**Aim:**
Take the line containing "for corner in" and all lines after it to the end of the records, and output them exactly.

**Material for this task:**
::::
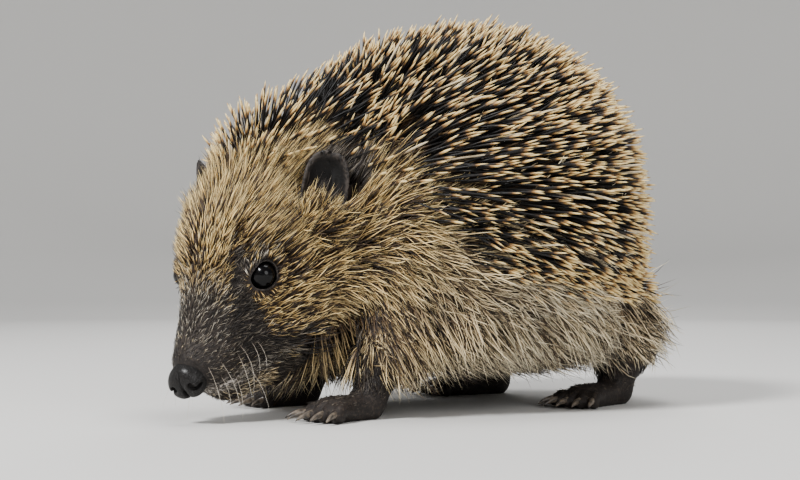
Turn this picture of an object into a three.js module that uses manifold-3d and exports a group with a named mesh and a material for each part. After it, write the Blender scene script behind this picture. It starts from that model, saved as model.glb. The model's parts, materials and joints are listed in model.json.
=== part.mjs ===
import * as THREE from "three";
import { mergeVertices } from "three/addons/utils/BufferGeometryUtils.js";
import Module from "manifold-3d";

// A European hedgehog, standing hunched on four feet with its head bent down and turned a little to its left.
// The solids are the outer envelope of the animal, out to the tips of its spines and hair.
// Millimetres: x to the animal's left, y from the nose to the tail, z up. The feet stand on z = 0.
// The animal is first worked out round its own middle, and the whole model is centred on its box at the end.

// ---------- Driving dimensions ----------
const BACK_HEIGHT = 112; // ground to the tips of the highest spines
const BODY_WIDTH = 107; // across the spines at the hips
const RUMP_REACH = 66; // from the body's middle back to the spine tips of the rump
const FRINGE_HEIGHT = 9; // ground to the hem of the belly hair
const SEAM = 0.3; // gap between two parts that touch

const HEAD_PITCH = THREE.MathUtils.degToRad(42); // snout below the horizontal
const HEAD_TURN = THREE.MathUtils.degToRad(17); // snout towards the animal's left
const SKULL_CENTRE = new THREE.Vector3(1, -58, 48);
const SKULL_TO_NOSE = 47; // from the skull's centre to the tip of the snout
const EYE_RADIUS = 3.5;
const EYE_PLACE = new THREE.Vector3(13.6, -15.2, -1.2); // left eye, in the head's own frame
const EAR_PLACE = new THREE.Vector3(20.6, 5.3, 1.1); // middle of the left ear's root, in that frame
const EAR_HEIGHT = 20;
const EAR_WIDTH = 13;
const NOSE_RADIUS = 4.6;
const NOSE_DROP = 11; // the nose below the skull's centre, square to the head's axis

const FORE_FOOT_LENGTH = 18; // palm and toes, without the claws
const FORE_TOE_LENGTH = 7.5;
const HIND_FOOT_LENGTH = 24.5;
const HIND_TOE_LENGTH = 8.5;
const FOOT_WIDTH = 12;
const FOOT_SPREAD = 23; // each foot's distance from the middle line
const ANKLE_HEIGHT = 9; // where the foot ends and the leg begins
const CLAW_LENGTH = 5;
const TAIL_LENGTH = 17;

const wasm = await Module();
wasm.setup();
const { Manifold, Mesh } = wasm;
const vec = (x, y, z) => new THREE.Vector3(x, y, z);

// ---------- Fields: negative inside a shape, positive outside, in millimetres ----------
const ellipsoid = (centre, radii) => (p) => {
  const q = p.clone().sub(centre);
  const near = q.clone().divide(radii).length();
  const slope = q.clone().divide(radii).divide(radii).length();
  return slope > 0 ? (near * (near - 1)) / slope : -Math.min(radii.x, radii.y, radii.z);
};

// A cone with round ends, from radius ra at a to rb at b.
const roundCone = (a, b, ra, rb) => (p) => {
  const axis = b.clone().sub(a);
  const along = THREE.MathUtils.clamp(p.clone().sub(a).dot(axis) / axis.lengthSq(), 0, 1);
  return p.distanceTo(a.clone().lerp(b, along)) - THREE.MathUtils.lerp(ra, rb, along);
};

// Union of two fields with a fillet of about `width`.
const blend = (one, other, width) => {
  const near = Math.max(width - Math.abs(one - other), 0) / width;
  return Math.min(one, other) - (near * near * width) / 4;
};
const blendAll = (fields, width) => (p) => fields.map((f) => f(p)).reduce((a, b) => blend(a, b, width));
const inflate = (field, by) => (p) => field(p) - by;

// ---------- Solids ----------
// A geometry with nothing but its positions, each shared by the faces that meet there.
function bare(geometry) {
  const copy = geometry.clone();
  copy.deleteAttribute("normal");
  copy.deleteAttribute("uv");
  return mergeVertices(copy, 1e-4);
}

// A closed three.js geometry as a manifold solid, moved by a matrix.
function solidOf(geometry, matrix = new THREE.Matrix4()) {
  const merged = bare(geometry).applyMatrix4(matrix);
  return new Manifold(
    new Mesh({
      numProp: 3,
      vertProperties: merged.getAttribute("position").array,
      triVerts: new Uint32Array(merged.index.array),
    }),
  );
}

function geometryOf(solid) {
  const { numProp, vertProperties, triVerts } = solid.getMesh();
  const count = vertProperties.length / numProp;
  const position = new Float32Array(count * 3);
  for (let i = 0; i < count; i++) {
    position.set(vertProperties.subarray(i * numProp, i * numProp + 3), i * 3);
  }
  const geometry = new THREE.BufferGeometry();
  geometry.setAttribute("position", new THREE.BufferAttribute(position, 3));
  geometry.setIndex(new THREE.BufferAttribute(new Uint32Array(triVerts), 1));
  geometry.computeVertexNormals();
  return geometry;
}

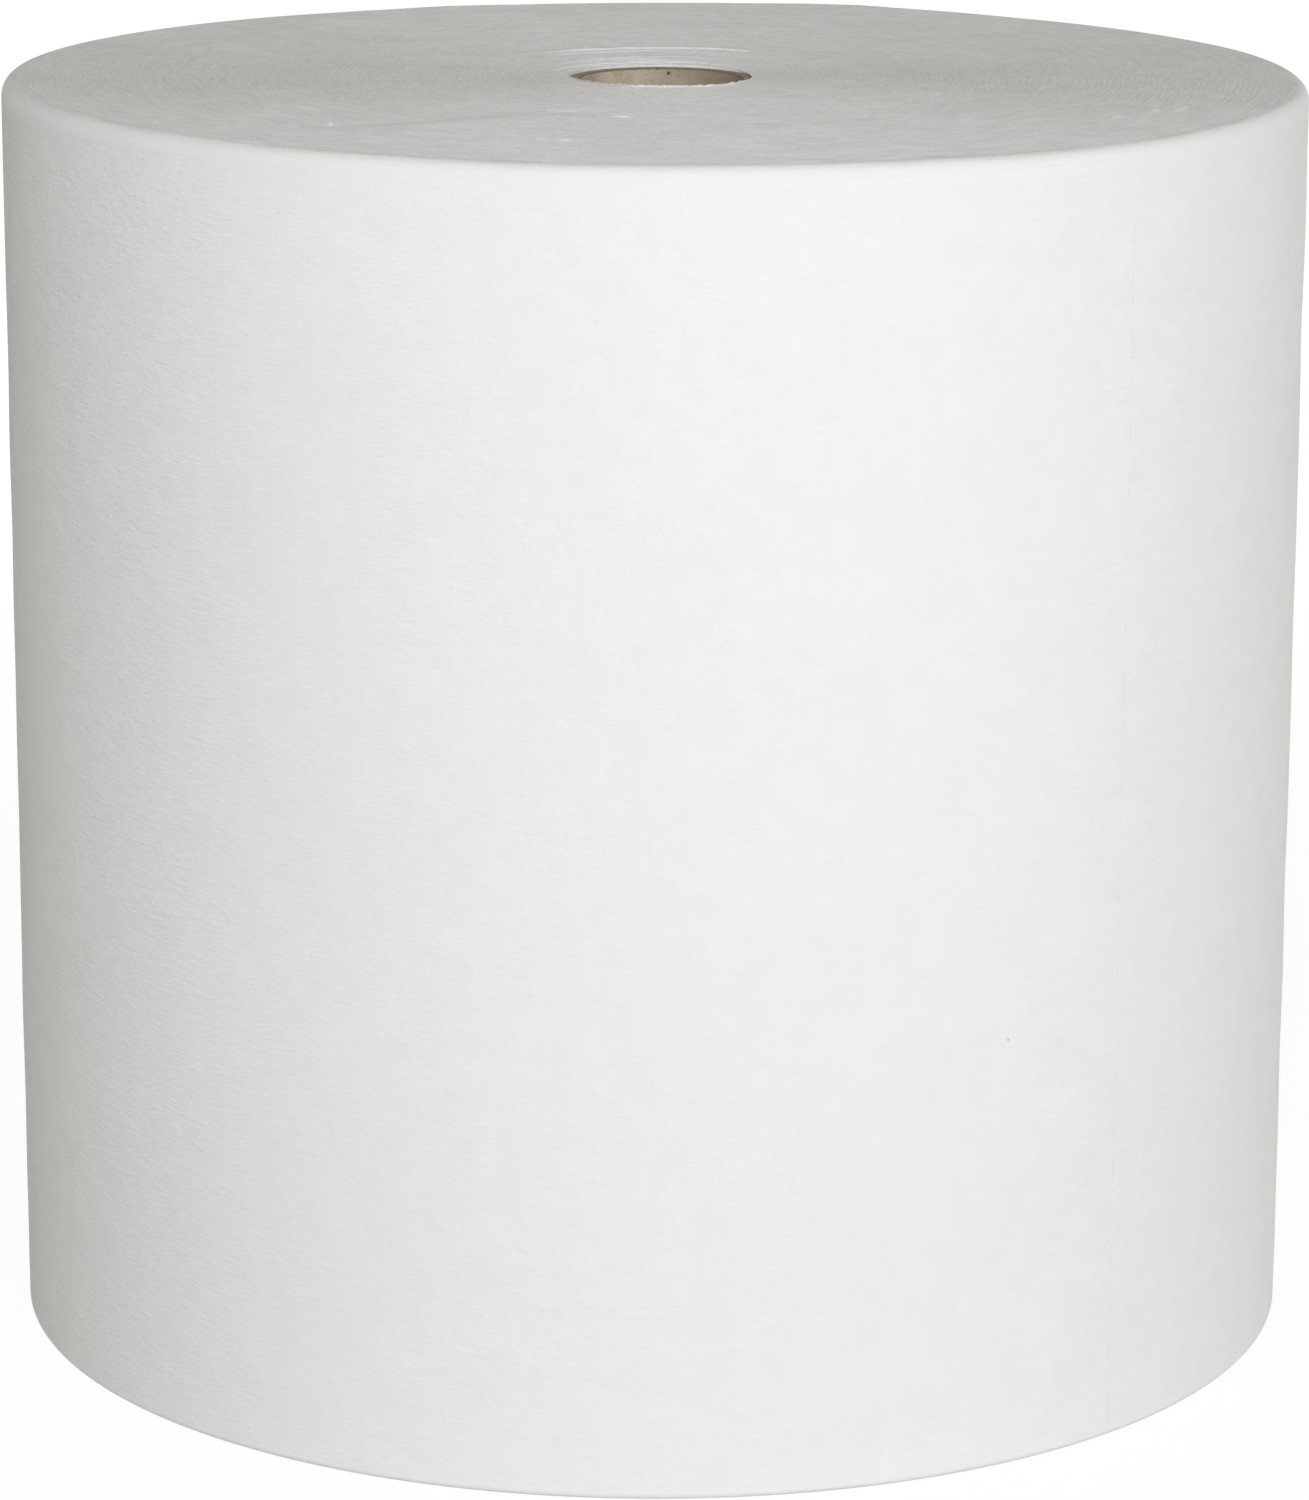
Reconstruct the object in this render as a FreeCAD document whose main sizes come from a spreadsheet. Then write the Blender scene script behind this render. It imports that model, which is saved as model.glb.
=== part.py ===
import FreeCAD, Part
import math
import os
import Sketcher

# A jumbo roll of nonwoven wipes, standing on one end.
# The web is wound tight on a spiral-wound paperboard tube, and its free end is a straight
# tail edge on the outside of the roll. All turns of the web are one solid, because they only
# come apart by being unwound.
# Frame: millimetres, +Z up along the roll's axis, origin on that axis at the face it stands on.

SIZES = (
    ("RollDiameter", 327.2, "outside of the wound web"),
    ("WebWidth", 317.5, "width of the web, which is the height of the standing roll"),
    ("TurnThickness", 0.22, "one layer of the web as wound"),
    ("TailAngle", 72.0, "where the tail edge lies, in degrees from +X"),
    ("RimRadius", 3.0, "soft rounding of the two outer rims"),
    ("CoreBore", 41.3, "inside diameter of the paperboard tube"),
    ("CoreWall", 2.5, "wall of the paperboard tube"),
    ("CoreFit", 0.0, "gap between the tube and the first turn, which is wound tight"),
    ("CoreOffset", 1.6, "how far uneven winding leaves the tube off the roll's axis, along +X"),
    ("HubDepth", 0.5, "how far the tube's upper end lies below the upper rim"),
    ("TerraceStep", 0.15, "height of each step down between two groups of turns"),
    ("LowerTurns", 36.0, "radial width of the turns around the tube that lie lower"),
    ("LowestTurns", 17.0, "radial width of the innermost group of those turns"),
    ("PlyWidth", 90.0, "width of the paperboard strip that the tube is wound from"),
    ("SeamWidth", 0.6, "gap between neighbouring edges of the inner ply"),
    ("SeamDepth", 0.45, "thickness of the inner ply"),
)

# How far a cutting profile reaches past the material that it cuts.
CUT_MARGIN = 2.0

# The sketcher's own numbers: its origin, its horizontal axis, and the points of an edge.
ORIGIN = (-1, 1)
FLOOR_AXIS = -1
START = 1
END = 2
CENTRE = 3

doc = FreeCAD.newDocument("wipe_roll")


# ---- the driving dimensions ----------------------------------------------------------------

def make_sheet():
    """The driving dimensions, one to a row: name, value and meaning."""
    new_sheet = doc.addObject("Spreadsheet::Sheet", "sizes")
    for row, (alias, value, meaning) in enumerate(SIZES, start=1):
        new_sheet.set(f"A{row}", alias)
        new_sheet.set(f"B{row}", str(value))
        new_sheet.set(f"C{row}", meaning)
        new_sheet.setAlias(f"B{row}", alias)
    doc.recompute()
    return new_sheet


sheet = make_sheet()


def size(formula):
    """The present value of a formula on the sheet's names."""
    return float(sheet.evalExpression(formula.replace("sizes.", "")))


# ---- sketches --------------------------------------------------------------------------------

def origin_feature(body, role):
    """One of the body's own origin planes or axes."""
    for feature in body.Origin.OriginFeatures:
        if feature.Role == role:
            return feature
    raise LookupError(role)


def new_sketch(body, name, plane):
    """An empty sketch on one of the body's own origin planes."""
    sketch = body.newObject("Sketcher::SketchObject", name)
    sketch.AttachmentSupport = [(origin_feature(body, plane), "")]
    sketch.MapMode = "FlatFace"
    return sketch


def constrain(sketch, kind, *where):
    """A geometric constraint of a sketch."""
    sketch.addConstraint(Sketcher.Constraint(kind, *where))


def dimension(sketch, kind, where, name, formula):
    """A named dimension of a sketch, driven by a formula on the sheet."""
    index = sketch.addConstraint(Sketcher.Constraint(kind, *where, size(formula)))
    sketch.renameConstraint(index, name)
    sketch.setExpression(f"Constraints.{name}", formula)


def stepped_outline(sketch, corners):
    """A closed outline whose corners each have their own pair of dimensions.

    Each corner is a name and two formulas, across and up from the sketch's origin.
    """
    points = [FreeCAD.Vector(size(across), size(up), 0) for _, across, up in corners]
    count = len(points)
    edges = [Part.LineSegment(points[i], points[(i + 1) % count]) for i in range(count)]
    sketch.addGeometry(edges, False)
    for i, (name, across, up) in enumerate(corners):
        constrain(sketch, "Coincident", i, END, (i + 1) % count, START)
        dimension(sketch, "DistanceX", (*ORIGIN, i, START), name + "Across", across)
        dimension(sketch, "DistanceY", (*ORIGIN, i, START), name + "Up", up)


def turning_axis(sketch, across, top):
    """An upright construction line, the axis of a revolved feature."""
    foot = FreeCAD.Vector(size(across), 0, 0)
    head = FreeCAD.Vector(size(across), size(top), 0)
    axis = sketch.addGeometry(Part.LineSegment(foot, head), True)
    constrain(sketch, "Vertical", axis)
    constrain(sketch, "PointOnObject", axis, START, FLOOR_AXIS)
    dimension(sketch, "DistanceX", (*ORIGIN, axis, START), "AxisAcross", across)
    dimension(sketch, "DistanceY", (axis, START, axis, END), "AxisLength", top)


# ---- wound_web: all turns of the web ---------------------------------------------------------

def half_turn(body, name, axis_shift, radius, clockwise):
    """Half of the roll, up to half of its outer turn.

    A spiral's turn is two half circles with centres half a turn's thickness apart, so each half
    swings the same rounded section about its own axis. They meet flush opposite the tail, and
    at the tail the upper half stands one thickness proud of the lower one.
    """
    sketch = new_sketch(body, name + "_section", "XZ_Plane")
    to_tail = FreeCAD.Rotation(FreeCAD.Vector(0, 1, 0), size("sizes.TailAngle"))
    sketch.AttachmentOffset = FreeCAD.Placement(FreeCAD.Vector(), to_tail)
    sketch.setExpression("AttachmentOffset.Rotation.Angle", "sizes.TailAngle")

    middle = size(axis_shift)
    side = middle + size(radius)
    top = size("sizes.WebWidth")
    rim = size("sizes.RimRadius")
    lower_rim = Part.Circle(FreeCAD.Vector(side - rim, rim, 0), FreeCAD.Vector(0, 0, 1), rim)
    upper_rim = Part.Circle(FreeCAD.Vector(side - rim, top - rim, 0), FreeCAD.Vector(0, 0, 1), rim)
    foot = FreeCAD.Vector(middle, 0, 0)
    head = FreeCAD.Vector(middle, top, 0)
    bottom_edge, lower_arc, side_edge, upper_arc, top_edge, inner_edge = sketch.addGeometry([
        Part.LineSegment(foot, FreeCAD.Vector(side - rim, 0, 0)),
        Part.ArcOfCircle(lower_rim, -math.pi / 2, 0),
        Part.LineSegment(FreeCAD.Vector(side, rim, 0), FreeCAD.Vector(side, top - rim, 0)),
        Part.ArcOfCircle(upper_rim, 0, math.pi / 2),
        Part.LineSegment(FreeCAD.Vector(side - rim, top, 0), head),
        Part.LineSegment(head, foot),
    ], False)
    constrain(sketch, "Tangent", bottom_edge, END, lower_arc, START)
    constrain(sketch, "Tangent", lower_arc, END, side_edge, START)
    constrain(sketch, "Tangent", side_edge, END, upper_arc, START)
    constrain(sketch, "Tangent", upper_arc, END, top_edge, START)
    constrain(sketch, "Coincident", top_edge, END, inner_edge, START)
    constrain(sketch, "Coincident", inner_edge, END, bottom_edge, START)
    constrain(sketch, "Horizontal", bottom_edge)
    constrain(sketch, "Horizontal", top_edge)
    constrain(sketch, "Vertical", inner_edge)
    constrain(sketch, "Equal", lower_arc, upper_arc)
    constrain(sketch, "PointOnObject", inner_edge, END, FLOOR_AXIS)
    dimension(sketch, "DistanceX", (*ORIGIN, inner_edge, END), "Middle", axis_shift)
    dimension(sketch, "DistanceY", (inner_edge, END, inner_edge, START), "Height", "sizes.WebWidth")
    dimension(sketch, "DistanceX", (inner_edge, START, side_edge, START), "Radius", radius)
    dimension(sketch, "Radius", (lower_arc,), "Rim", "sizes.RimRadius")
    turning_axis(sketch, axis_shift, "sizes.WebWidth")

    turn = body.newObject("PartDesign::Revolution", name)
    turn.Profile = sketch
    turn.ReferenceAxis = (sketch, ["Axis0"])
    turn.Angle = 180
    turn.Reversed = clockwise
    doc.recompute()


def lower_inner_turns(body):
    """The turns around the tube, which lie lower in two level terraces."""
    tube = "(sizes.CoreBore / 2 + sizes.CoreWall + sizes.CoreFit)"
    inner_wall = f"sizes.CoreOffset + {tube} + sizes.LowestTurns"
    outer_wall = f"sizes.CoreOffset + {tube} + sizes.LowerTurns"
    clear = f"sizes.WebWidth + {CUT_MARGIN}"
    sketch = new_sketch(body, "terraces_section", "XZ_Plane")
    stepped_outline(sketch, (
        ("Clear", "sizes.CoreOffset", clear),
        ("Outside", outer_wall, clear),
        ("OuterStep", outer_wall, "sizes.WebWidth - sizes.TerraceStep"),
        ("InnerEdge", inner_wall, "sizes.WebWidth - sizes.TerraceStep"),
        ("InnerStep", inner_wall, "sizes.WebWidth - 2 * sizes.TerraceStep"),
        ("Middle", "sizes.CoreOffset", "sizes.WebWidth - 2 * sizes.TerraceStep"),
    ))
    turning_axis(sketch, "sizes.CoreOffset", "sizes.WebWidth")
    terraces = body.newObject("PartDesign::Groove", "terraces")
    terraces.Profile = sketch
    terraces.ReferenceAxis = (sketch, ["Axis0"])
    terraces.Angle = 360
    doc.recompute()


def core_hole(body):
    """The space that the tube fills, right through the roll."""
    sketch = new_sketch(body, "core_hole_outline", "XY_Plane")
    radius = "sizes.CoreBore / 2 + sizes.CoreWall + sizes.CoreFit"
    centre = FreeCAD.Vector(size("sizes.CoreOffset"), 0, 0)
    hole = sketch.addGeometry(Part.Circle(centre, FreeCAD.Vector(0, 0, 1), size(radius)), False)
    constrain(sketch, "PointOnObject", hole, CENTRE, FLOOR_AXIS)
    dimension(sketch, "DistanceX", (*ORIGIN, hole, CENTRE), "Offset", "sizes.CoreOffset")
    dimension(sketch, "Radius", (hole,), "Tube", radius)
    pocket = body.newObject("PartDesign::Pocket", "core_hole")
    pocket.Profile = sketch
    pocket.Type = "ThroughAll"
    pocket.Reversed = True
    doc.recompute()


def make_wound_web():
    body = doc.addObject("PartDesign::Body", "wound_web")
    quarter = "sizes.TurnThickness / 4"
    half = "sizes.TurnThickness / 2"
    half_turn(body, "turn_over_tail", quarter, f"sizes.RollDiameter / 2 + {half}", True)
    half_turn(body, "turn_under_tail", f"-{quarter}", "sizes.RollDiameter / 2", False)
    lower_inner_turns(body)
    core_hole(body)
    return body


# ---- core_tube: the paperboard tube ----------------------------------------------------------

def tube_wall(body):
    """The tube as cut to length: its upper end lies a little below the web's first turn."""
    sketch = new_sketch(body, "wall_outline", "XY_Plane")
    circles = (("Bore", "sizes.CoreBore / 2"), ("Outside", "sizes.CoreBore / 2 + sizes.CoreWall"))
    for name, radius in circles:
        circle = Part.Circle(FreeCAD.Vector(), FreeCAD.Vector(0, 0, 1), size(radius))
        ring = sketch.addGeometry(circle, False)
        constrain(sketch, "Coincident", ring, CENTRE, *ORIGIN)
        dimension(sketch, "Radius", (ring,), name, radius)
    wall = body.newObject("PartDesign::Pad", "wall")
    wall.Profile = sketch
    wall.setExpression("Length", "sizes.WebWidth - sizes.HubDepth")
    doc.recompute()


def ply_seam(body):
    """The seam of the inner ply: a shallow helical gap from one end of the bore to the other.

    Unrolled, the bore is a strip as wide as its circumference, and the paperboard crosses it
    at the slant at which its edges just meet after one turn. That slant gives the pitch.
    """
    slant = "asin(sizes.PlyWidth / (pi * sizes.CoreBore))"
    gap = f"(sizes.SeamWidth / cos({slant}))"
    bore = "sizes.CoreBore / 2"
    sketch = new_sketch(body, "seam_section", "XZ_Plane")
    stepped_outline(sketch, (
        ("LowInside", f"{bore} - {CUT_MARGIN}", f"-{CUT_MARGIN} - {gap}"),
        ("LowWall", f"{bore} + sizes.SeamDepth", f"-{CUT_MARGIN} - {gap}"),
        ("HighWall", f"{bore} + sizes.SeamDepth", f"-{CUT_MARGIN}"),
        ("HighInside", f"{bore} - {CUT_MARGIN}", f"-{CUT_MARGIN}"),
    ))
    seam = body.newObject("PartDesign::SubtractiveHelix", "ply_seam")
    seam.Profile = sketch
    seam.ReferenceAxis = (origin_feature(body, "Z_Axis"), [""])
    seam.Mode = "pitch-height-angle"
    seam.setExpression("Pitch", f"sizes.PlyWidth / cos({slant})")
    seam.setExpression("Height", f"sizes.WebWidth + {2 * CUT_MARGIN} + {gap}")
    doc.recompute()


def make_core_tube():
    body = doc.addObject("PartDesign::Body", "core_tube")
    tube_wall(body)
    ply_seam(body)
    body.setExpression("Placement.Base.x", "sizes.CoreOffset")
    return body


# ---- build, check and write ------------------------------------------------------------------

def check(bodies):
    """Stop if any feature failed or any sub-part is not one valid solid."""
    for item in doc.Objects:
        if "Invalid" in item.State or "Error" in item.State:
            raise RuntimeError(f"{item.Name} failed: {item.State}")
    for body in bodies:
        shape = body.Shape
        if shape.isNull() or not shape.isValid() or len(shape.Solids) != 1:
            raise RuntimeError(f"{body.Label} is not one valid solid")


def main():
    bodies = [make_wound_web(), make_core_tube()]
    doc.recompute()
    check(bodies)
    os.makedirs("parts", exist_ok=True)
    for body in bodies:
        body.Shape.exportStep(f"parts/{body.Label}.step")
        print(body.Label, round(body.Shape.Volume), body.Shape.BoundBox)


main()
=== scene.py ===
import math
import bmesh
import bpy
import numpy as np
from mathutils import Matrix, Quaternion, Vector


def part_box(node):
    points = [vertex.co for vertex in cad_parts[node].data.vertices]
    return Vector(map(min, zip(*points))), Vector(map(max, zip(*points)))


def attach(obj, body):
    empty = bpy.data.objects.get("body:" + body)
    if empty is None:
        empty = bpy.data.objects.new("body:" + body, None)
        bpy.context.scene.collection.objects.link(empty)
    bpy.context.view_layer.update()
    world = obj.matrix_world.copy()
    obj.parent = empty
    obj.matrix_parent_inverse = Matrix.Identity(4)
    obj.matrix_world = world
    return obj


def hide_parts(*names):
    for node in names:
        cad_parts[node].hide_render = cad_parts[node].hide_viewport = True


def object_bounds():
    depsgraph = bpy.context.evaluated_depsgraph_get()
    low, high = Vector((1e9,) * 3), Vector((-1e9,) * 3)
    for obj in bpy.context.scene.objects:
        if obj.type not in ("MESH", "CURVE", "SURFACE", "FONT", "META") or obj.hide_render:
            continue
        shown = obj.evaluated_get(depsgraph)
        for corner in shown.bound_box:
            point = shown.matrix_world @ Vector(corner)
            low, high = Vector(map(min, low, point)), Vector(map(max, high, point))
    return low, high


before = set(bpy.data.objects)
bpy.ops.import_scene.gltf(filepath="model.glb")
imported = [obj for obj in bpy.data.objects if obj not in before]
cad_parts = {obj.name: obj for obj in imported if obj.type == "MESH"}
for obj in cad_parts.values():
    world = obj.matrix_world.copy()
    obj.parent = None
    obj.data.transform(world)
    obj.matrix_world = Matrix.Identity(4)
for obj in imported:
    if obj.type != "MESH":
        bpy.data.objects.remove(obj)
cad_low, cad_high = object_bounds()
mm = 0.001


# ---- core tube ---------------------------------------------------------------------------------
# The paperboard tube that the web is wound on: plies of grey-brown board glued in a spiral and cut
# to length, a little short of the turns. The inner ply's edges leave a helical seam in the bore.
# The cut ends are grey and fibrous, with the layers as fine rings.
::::
**Task response:**
        for corner in shown.bound_box:
            point = shown.matrix_world @ Vector(corner)
            low, high = Vector(map(min, low, point)), Vector(map(max, high, point))
    return low, high


before = set(bpy.data.objects)
bpy.ops.import_scene.gltf(filepath="model.glb")
imported = [obj for obj in bpy.data.objects if obj not in before]
cad_parts = {obj.name: obj for obj in imported if obj.type == "MESH"}
for obj in cad_parts.values():
    world = obj.matrix_world.copy()
    obj.parent = None
    obj.data.transform(world)
    obj.matrix_world = Matrix.Identity(4)
for obj in imported:
    if obj.type != "MESH":
        bpy.data.objects.remove(obj)
cad_low, cad_high = object_bounds()
mm = 0.001


# ---- core tube ---------------------------------------------------------------------------------
# The paperboard tube that the web is wound on: plies of grey-brown board glued in a spiral and cut
# to length, a little short of the turns. The inner ply's edges leave a helical seam in the bore.
# The cut ends are grey and fibrous, with the layers as fine rings.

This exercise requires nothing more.